Die Darstellungsgruppe Süddeutsches Militär tritt in originalgetreu nachgeschneiderten Uniformen auf und erläutert die Kampfausrüstung der Infanterie. Die Lesung wird ergänzt durch historische Informationen, etwa über die Hungersnot im Steckrübenwinter 1916/1917 oder die Versorgung der Soldaten mit Lebensmitteln. Selbst das Brot wurde mit Holzspänen gestreckt. Das Durchschnittsgewicht der Soldaten betrug damals 55 Kilogramm, erfahren die Besucher.

In einer Szene sitzen drei Soldaten hinter der Front zusammengekauert um ein kleines Lagerfeuer, vor sich ihre Gasmasken in röhrenförmigen Behältern. Sie versuchen Buchenblätter zu rauchen, aber das schmeckt ihnen nicht. Sie haben Hunger, seit Wochen durchweichte Stiefel und nasse Füße, und nur einen Wunsch: heimzukehren.

In der Kulisse des Kulturscheune ist die Geschichte der Familie Grübele für etwa 95 Besucher nachvollziehbar, hätte sie doch auch vom Kleinen Heuberg stammen können: 22 Erlaheimer sind im Ersten Weltkrieg gefallen. Ihre Bilder konnten am großen Scheunentor betrachtet werden, manche wurden nur 18 oder 19 Jahre alt.

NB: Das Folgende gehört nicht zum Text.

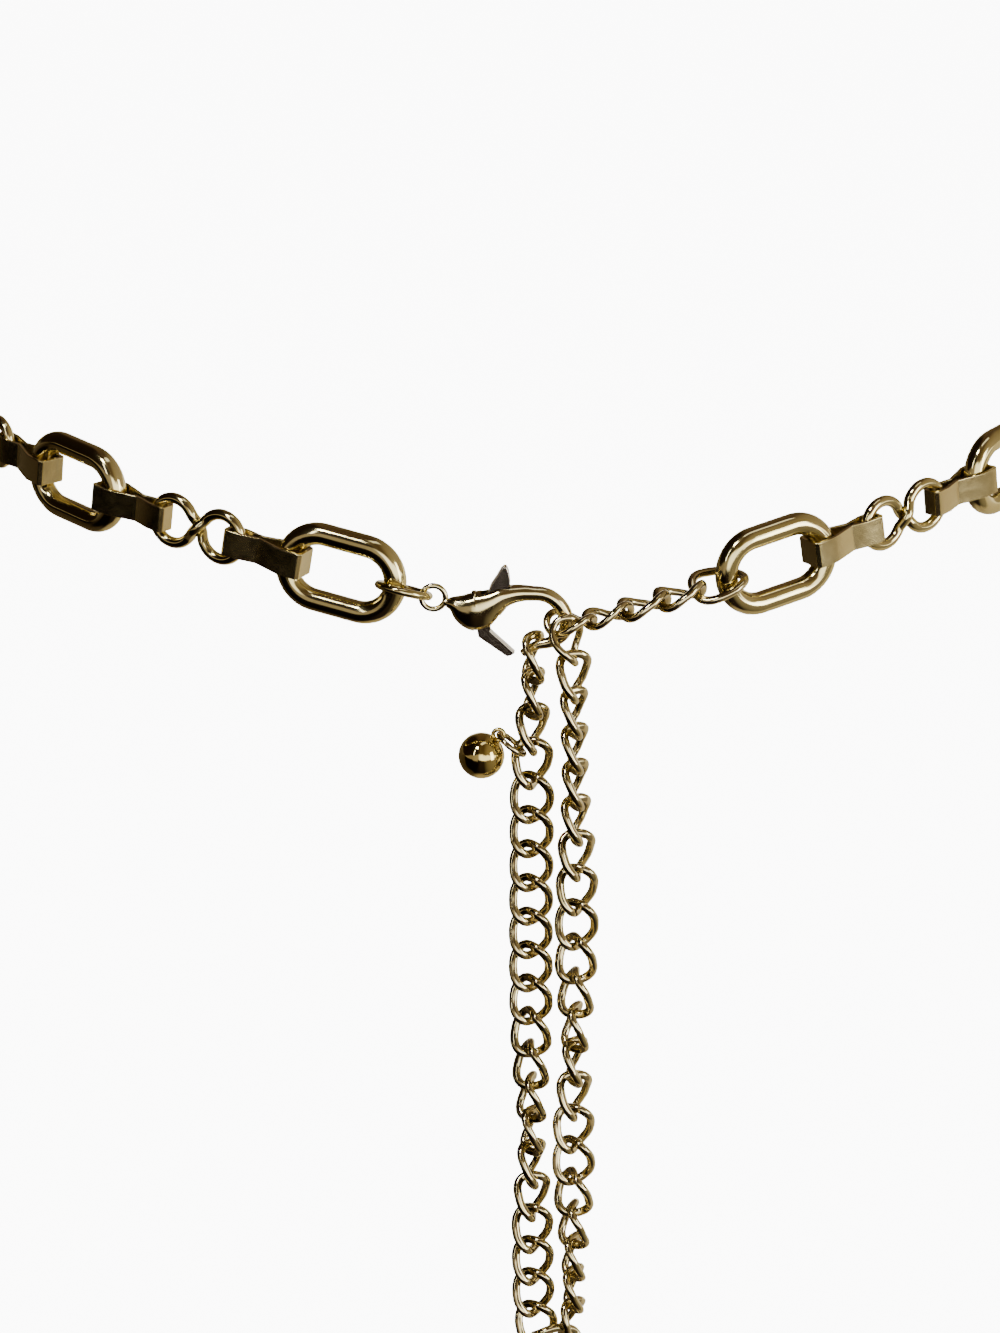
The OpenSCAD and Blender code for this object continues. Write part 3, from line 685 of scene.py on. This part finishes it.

Wilhelm Grübele hat den Krieg verletzt überlebt. Er kam zu seiner Frau Pauline und den drei Kindern zurück.

Frieda kam am 1. Januar 1919 auf die Welt. Aber warum hieß Frieda nun eigentlich Frida? Der Name wurde ihr in Anlehnung an das Wort "Frieden" gegeben, doch ihr Lehrer in der 1930er-Jahren bestand auf der "deutschen" Schreibweise ohne das "e".

Mit dem Lied "Da bin i dahoim" enden die bewegenden Einblicke in das Leben der Familie Grübele und das Soldatenleben im Ersten Weltkrieg. Es war ein berührender, packender, mahnender, fesselnder, erschütternder und mitreißender Abend. Ein Stück Weltgeschichte wurde durch den lokalen Bezug fassbar, aus abstrakten Fakten wurden Schicksale.

Unter großem Applaus verlassen die acht Darsteller die Bühne. Im Anschluss gab es noch längere Zeit rege Gespräche unter den Besuchern.